Şirket veya kurumların zaman zaman gerçekleştirdiği gazeteci organizasyonlarına hiç kaçırmamamla değil, tam aksi pek riayet etmediğimle bilinirim.
Sütlü mevlitleri severim sevmesine de, hatırı yüksek değilse davetkarın, “İki kadeh içecek sütüm evimde de var” zihniyetiyle hareket ederim.
Bunları yaparken cebim godomanın cebi gibi şişkin olduğundan mıdır?
Pekala değil.
Öncelikle godoman dediğinin cebi deliktir. Genelde kağıt yerine metal para taşıdığı ve o paraların delik cepten sürekli düştüğünden de, parasız gezer mübarekler.
İlk GSM hattımı, 1993 yılında aldım. İsmi o dönemde Telsim’di şimdi vodafone.
“Aaaaa bak bak onun da cep telefonu varmış” dedirtebilmek adına pantolonda kemerin sağ tarafına sıkı sıkıya kılıfına kilitlerdim.
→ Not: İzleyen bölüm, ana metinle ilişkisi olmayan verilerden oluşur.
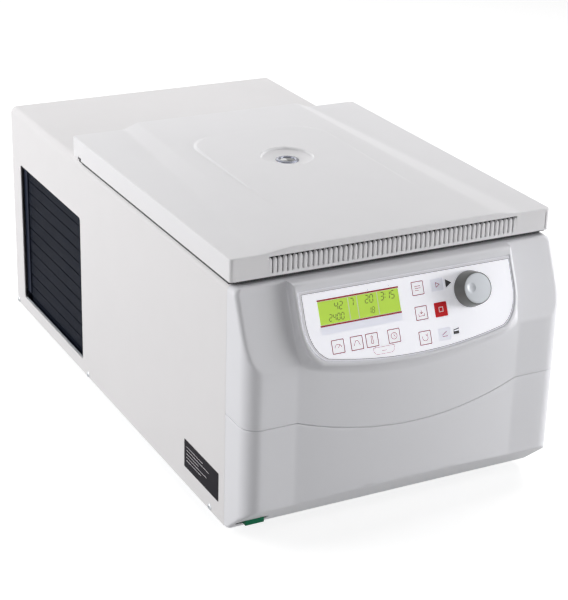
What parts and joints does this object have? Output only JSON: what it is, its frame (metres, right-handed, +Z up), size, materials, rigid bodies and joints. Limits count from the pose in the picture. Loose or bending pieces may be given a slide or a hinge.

Görünmesi için de sağ elimizi telefonu kapatmasın diye arkamızda gezdirdiğimiz dönemlerdi.
Antalya merkezden biraz uzaklaşayım, benim telefonun ekranının sol tarafındaki kapsama alanı limiti işareti taban yapıyor.
Her akşam eve gittiğimde, “Cep telefonun neden kapalıydı” zılgıtlarından gına gelmiştim ki.,
Türkcell’e transfer oldum.
“Allah Türkcell’den razı olsun” diyeceğim ama, “Alıyorsan bir hizmet paranla alıyorsun, pulunla aldığın mı var” diyecek olanın çıkacağını iyi biliyorum.
Ama ben yine de diyorum.
Bu vesileyle, bugün sabah 08.40 itibariyle bana azıcık müsaade.
Programımız şöyle:
AnadoluJet’in 08.40 uçağıyla İstanbul’a uçuyoruz. Sabiha Gökçen Havalimanı’na iniyoruz. Oradan bizi alıyorlar, Kartal’da bir plaza mı neyim varmış oraya götürüyorlar. Şebeke kontrol merkezinde dolaşma. Bizlere bilgi aktarmaları.
Öğle yemeğini nerede yiyeceğiz biliyor musunuz?
Kalamış’ta. Restoranın adı bizim Antalyalılar için pek yapancı değil. Develi.
Sonra Beyoğlu’ndaki otelimize geçiş. Akşam yemeği için transfer. Kuruçeşme Suada 360’a varış.
Heyt be. En son 360’ta Tarkan’ın yemek yediğini gazetelerden okumuş, “Ne şanslı insanlar” diye içimden geçirmiştim.
Ardından Türkcell Kuruçeşme Arena konser alanına transfer.
Sertap Erener konseri.
Yıllardır magazin programlarında ağızlardan düşürülmeyen Kuruçeşme Arena beni de ağırlayacak. Keyfe bak keyfeee.
Konser sonrası otele dönüş, cumartesi günü İstanbul-Antalya uçağı.
Ben ne mi anlatıyorum?
Fette çıktı bize fettee.
Tüm bu organizasyonu kim mi yapıyor?
Türkcell’in davetlisiyim arkadaş. Gideceğim yerin krokisini çizip gönderdiler, organizasyonun kusursuzluğu karşısında kendimi tutamadım.
Bugün gidiyor, Allahın izniyle yarın dönüyoruz.
Bir günlük keyif, bir günlük beyliktir.
Gördüklerimi ve görüntülediklerimi, öğrendiklerimi, duyduklarımla birleştirip, yediklerim-içtiklerim ve ne bileyim götürdüklerimin sorulmaması kaydıyla dönüşte okurlarımla paylaşırım.
Ama tabi ki kesinlikle ballandırma yöntemini uygulamadan.
Ne dersiniz?
Türkcell söz konusu organizasyonda, “Kimlerin cep telefonu Türkcell hatlı” diye sorsa. Gezginler arasında sadece bende Türkcell hattı çıksa, ve bunun karşılığında da, “Al sana 1 adet iPhone-5 telefon hediye” dense fena mı olur?
Telefonunu parmaklayarak kurcalayanlar kervanına bende katılmış olurum..
Yıllardır Kuruçeşme arena ve Suada’yı merak eder, “ya nasip” der dururdum, hayallerim gerçekleşiyor.
Not: Allah göstermesin uçak düşer, müşer. Kuruçeşme arenaya Sertap Erener konserini izlemeye veya Suada 360’a yemeğe giderken bindiğimiz tekne batabilir, benden alacaklı olanlar sakın üzülmesin. Hayat sigortamız var, bilgilerine.